Gundersen seems to have no host committee and has far fewer public supporters. Among her dozen biggest, $1,000 contributors, none is a borrower lawyer. "I think I would have predicted that," Wagner said.

Her critics say a Broward resident who's about to lose their home – and isn't a deadbeat – can expect no show of mercy from Gundersen. She thunders at and cuts off lawyers and non-lawyers who exceed their five-minute time limit at her busy motion hearings.

"I've seen her on the bench and I was stunned at her behavior, at how she treated people. It was appalling," said a campaign consultant who spoke on condition of anonymity because of working on another, non-judicial race.
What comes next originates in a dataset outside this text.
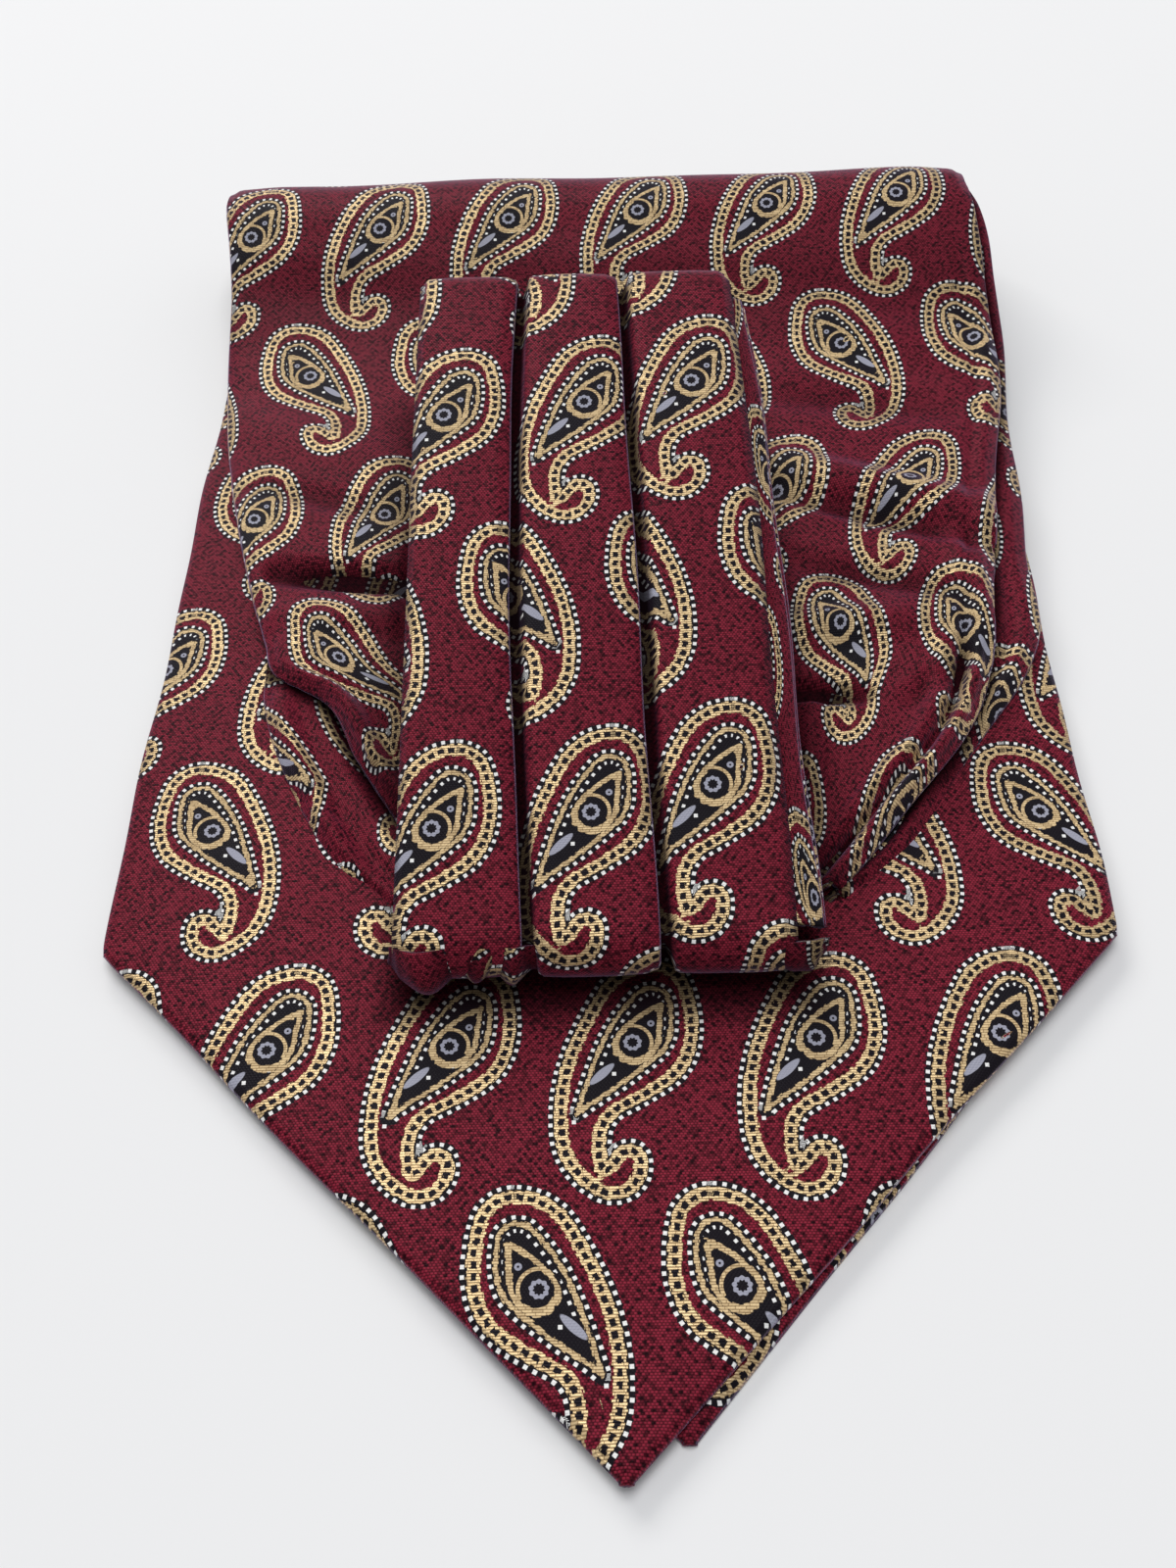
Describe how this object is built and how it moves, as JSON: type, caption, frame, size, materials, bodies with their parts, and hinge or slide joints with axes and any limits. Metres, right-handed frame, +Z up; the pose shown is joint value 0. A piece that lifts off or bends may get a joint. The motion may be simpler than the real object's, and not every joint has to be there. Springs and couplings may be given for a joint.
{
  "type": "silk cravat, folded",
  "caption": "Self-tie day cravat in silk jacquard, doubled and folded in three: pointed blades below, pleated neck band on top.",
  "frame": {"origin": "middle of the footprint, on the surface that the cravat lies on", "axes": "+Z up, out of the surface; the blades' points are towards -Y and the far fold towards +Y; +X to the right as seen from the points"},
  "size_m": [0.158, 0.258, 0.0411],
  "materials": {
    "jacquard_silk": "burgundy silk jacquard with a gold, black and white paisley, soft sheen"
  },
  "bodies": {
    "root": {"under_blade": "jacquard_silk", "upper_blade": "jacquard_silk", "folded_core": "jacquard_silk", "folded_stretch": "jacquard_silk", "band_core": "jacquard_silk", "pleat_left": "jacquard_silk", "pleat_middle": "jacquard_silk", "pleat_right": "jacquard_silk"}
  },
  "joints": []
}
The consultant isn't advising Alperstein or Gundersen.

'SHE JUST FOLLOWS THE LAW'

The consultant observed a Zoom hearing when Gundersen yelled at a young black woman who was trying to represent herself and save her home. "It was some of the most undignified behavior I've ever seen," this observer said. "There's no decorum."

Speaking for Gundersen, Angione said she hasn't seen the judge exhibit rude behavior and cautioned against confusing style with substance. "I think she just follows the law and wherever that falls is where it falls," Angione said.

Only two of Gundersen's Fourth District reversals involve foreclosure cases. The reason may be unrelated to her job performance, however. In order to mount an appeal, a borrower must put up a bond that is supposed to protect the lender's interest in the house until the appellate court rules.

The judge sets the bond, which may be as high as the outstanding mortgage debt. A borrower who could find the money to pay the mortgage probably wouldn't be in foreclosure in the first place.

"Judges know they won't be appealed because the parties don't have the money to pay the bond," said a foreclosure defense lawyer who spoke on condition of anonymity for fear of retaliation.